Back Stage West visited actors Faith Ford and Crystal Bernard on the set of the Falcon Theatre's production of Beth Henley's Pulitzer Prize-winning Crimes of the Heart, which opens this week and is directed by veteran film/TV director Garry Marshall. While both Ford and Bernard are also television veterans, neither has performed in a play as a professional actor until now.
Faith Ford is best known for her portrayal of Corky Sherwood on Murphy Brown, a role she played for nine seasons, followed by the CBS series Maggie Winters in which she played the title role. Prior to Murphy Brown, Ford was a regular on the popular series thirtysomething. Her other credits include the television movies Night Visitors, A Weekend in the Country, Her Desperate Choice, and Poisoned by Love: The Kern County Murders. She also appeared in the film North and in the daytime drama Another World for two seasons.
Texas native Crystal Bernard is well known for her starring role as Helen Chappel on the long-running NBC sitcom Wings, which wound up its ninth and final season this past spring. Her earlier credits include the series Happy Days and It's a Living and the film Young Doctors in Love. She has also starred in numerous TV movies, including To Love, Honor, and Betray, Dying to Be Perfect: The Ellen Hart Pena Story, As Good as Dead, and Miracle Child. Outside of acting, Bernard is also an accomplished singer and recently released her album, Don't Touch Me There.
Crystal Bernard: When I moved to Los Angeles at the age of 17, I blew everybody away. Every appointment I went to people were going, Oh my God. She's so good. I was phenomenal. I had no inhibitions and I just did it. Garry Marshall cast me in Young Doctors in Love and Happy Days. But as soon as I got on a set and saw that everybody had a craft-that acting was a craft-in two days I went from thinking I was so good and not worrying about a thing to having no ability at all and worrying about everything.

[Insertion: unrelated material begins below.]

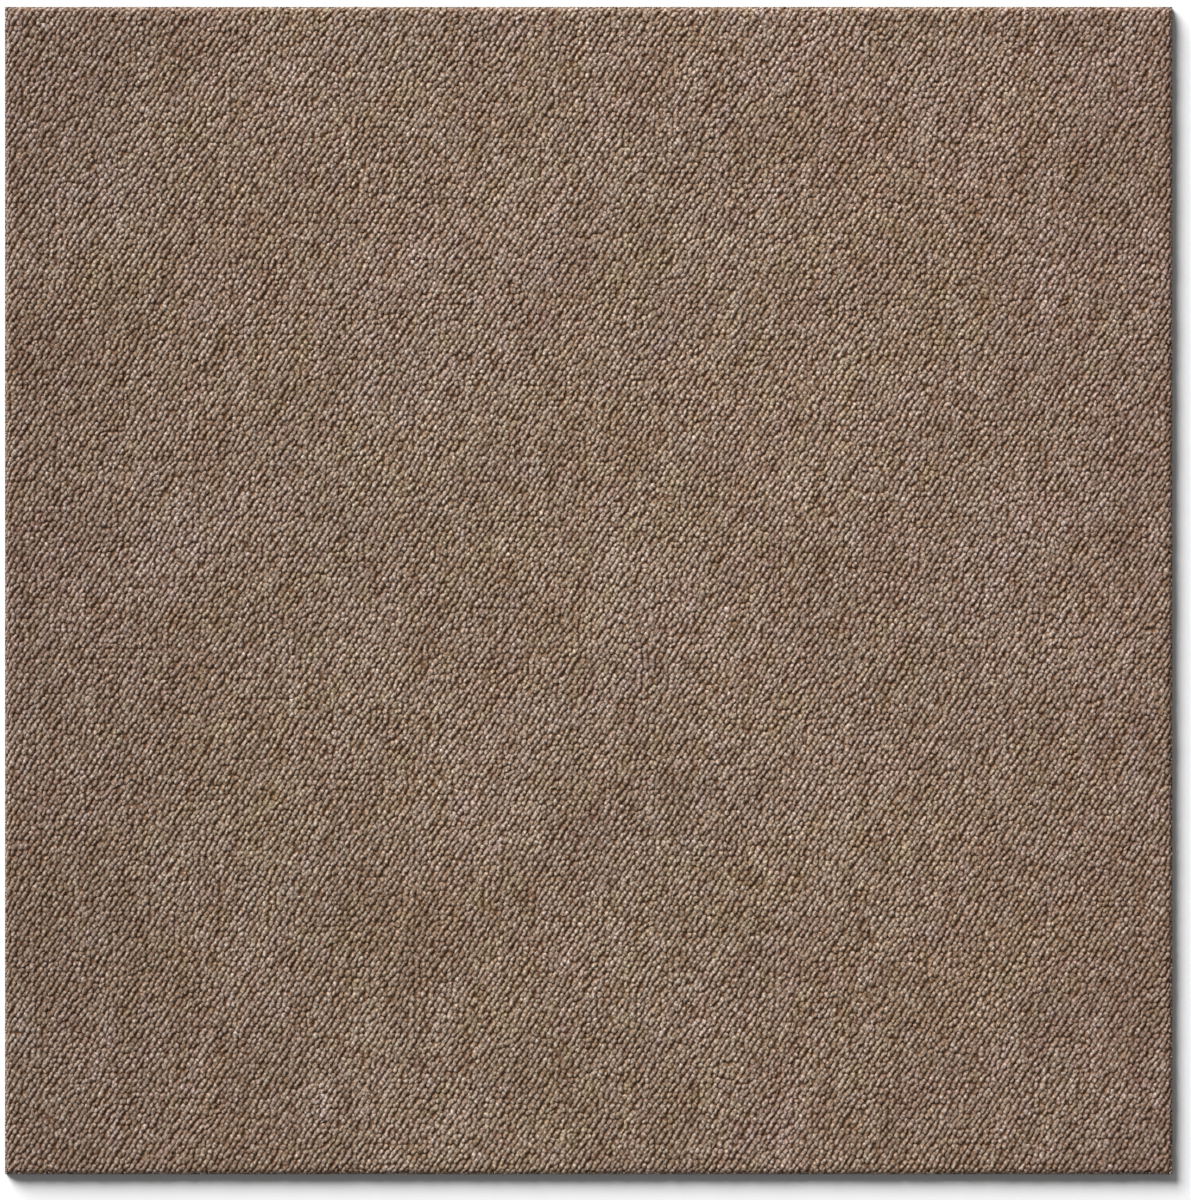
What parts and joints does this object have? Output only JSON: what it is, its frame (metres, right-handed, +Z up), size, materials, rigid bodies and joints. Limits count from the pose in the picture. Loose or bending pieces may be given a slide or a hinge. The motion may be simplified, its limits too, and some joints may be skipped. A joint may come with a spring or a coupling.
{
  "type": "carpet tile",
  "caption": "Square loop pile carpet tile: a level bed of heathered brown yarn loops bonded to a heavy dark backing that lies flat on a floor.",
  "frame": {"origin": "middle of the underside of the backing, on the floor", "axes": "+Z up through the pile, +X across the rows of stitches, +Y along the direction of tufting"},
  "size_m": [0.5, 0.5, 0.006],
  "materials": {
    "loop_yarn": "matte",
    "backing_sheet": "matte"
  },
  "bodies": {
    "root": {"loop_pile": "loop_yarn", "backing": "backing_sheet"}
  },
  "joints": []
}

I got my ass in acting class so fast. I went to Milton Katselas at the Beverly Hills Playhouse. I was doing Happy Days at the time. Right after that I got another show called It's a Living for four years. During that time, I put up a scene every week at the Beverly Hills Playhouse. So I feel like I've done theatre, but I haven't. I've been working on TV shows this whole time.
Faith Ford: I moved to New York when I was 17, right after I graduated high school in Louisiana. I went there for a summer to get into modeling. All these agencies brought me to New York that summer and when I got there they decided that they didn't want to represent me. Here I was, all set up with a place to live for which I was committed to three months-I had to do something with myself.
Modeling was not going to be it for me, and my mother, thinking ahead, enrolled me in acting classes, because I had acted in high school. We had something called the National Friendship League that I used to compete in. I did a lot of monologues from classic plays, but I didn't know what I was really doing, either.
So I got into this acting class and my teacher was a casting director and she said, "You really should think seriously about doing this for a living." I thought, Oh, no way, but she said, "Just come in for an audition." I auditioned for a soap opera and I got my first job that way. And then it seemed interesting to me all of a sudden that I would make that much money in one week's time. At first that was the appeal. And then it was kind of fun and it didn't really seem like work.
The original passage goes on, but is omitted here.